My grandfather and I were blessed with the season of summer. No school for me, cattle in the hills that needed frequent tending and greenness across the mountainsides that is still unforgettable, even in a summer such as this.

Last week, my partner Margaret and I were off on one of our many jaunts and as the aspen leaves danced and flickered in the cool breeze, there was a closeness we felt, both having spent a portion of our younger years at the Vagneur cow camp, albeit in different timeframes. I had made our usual lunch, top secret, along with a Coke we always split. There was a relaxed air in our back-and-forth banter and a familiarity that comes only through much time spent together.

In this secure association along the trail, my mind would occasionally free-fall into memories, and as we crossed trails that my grandfather and I had traveled many years ago, there was an attachment somewhere in time to my granddad, his memory deep in my sense of the mountains surrounding us. And almost as though without thought, there was a reckoning that I knew but hadn’t acknowledged another lesson from Gramps that was waiting to be found.

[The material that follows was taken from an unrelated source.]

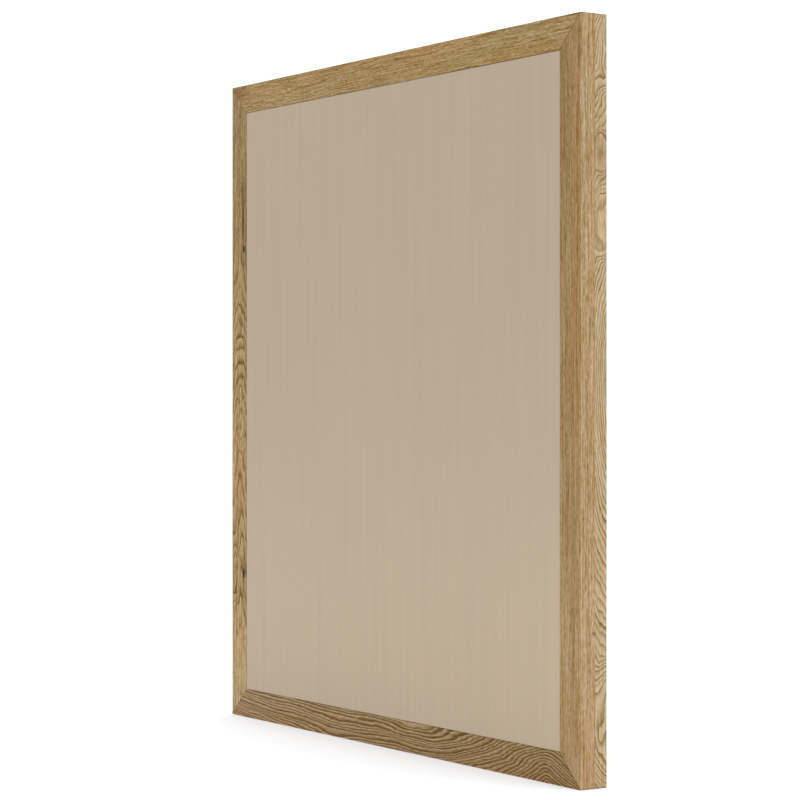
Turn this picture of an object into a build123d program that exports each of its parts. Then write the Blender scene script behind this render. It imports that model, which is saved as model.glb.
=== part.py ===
"""Framed cork bulletin board: a flush pin panel in a deep, mitred oak frame of two layers.

The board stands in the row frame with +Z up and its pin surface facing -Y.
The origin is at the middle of its underside, halfway between the front face and the wall bumpers.

Two directions are used all round the frame, whichever member is meant:
  inset  from the outer edge of the board towards its middle
  depth  from the front face of the oak towards the wall
"""

import os
from math import hypot, sqrt

from build123d import *

# ---------------------------------------------------------------- driving dimensions, in mm

BOARD_WIDTH = 900.0
BOARD_HEIGHT = 1000.0

# Oak frame: a rebated moulding in front and a narrower strip glued behind it. From the outer edge
# inwards come the strip, the step that the turn buttons sit on, and the front lip.
FRAME_DEPTH = 43.0
STRIP_WIDTH = 18.0
STEP_WIDTH = 14.0
LIP_WIDTH = 12.0
ARRIS_RADIUS = 0.7
MITRE_CHAMFER = 0.25
CORNER_RADIUS = 1.0

# Pin panel, from the front: cork sheet, jute backing, softboard core, plywood carrier.
PANEL_SETBACK = 0.6
PANEL_GAP = 0.5
CORK_THICKNESS = 5.2
CORK_EDGE_RADIUS = 0.3
JUTE_THICKNESS = 0.8
CORE_THICKNESS = 8.0
CARRIER_THICKNESS = 9.0
CARRIER_GAP = 1.0

# Loose tenons across each mitre.
TENON_THICKNESS = 5.0
TENONS_PER_CORNER = 2
TENON_WIDTH = 20.0
TENON_LENGTH = 30.0
MORTISE_SLACK = 0.1
MORTISE_END_SLACK = 1.0

# Battens that keep the carrier flat.
BATTEN_HEIGHT = 45.0
BATTEN_BELOW_BACK = 5.4
BATTEN_CHAMFER = 1.5
BATTEN_BUTTON_GAP = 10.0
BATTEN_FROM_END = 290.0
BATTEN_SCREWS = 4
BATTEN_SCREW_FROM_END = 40.0

# Turn buttons, which hold the panel in its rebate.
BUTTON_THICKNESS = 1.2
BUTTON_PIVOT_RADIUS = 6.0
BUTTON_TIP_RADIUS = 4.2
BUTTON_REACH = 20.0
BUTTON_TIP_LIFT = 1.6
BUTTON_UNDER_CLEARANCE = 0.1
BUTTON_PANEL_CLEARANCE = 0.4
BUTTON_HOLE_CLEARANCE = 0.1
STILE_BUTTON_SPACING = 300.0
RAIL_BUTTON_SPACING = 360.0

# Corner plates: flat steel let into the back of the frame, with a keyhole for either way up.
PLATE_THICKNESS = 2.0
PLATE_MARGIN = 2.5
PLATE_LEG = 85.0
PLATE_TIP = 13.0
PLATE_TIP_RADIUS = 1.5
PLATE_POCKET_SLACK = 0.2
KEYHOLE_RADIUS = 5.0
KEYHOLE_SLOT_RADIUS = 2.5
KEYHOLE_RUN = 9.5
KEYHOLE_ALONG = 52.0
KEYHOLE_END_CLEARANCE = 5.5
PLATE_SCREWS_ALONG = (32.0, 76.0)

# Screws, all with round shanks. Heads are (head radius, head height).
BUTTON_SCREW_LENGTH = 14.0
BUTTON_SCREW_RADIUS = 1.75
PAN_HEAD = (3.3, 2.2)
BATTEN_SCREW_BITE = 6.0
BATTEN_SCREW_RADIUS = 2.0
BATTEN_SCREW_HEAD = (3.9, 2.3)
PLATE_SCREW_TIP_COVER = 4.0
PLATE_SCREW_RADIUS = 1.75
PLATE_SCREW_HEAD = (3.4, 1.9)
SCREW_HOLE_CLEARANCE = 0.05
SCREW_HEAD_CLEARANCE = 0.1
SCREW_HOLE_OVERDRILL = 1.0
DRIVE_SLOT = (3.4, 0.8, 1.1)

# Felt bumpers on the back, which meet the wall.
BUMPER_RADIUS = 6.0
BUMPER_HEIGHT = 2.0
BUMPER_EDGE_RADIUS = 0.5
BUMPER_FROM_END = 110.0

# ---------------------------------------------------------------- sizes worked out from them

TOTAL_DEPTH = FRAME_DEPTH + BUMPER_HEIGHT
FRONT_Y = -TOTAL_DEPTH / 2
CENTRE_HEIGHT = BOARD_HEIGHT / 2

CORK_BACK = PANEL_SETBACK + CORK_THICKNESS
JUTE_BACK = CORK_BACK + JUTE_THICKNESS
CORE_BACK = JUTE_BACK + CORE_THICKNESS
CARRIER_BACK = CORE_BACK + CARRIER_THICKNESS
LIP_DEPTH = CORE_BACK
STEP_DEPTH = CARRIER_BACK + BUTTON_PANEL_CLEARANCE
STRIP_DEPTH = FRAME_DEPTH - STEP_DEPTH

REBATE_INSET = STRIP_WIDTH + STEP_WIDTH
FACE_WIDTH = REBATE_INSET + LIP_WIDTH
FIELD_INSET = FACE_WIDTH + PANEL_GAP
CARRIER_INSET = REBATE_INSET + CARRIER_GAP
BUTTON_PIVOT_INSET = (STRIP_WIDTH + REBATE_INSET) / 2

# A tenon lies midway between the rebate and the outer edge that its ends point at.
TENON_INSET = (REBATE_INSET + TENON_LENGTH / 2 / sqrt(2)) / 2

BATTEN_THICKNESS = FRAME_DEPTH - BATTEN_BELOW_BACK - CARRIER_BACK
BATTEN_SCREW_LENGTH = BATTEN_THICKNESS + BATTEN_SCREW_BITE
BATTEN_END_INSET = BUTTON_PIVOT_INSET + BUTTON_REACH + BUTTON_TIP_RADIUS + BATTEN_BUTTON_GAP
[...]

He never said it, not in so many words, but I was important in my grandfather’s life, as shown by his actions and patience with me. It’s possible such knowledge may never have come my way, except that having the years on me now that my grandfather had back then, my young grandson has in some ways turned me into my own grandfather. Seeing some of life through Gramps’ eyes is another one of those surprises that no one can explain until it happens to them. Yes, I now know how important I was to my grandfather. Someday my grandson will understand this when he has a grandchild.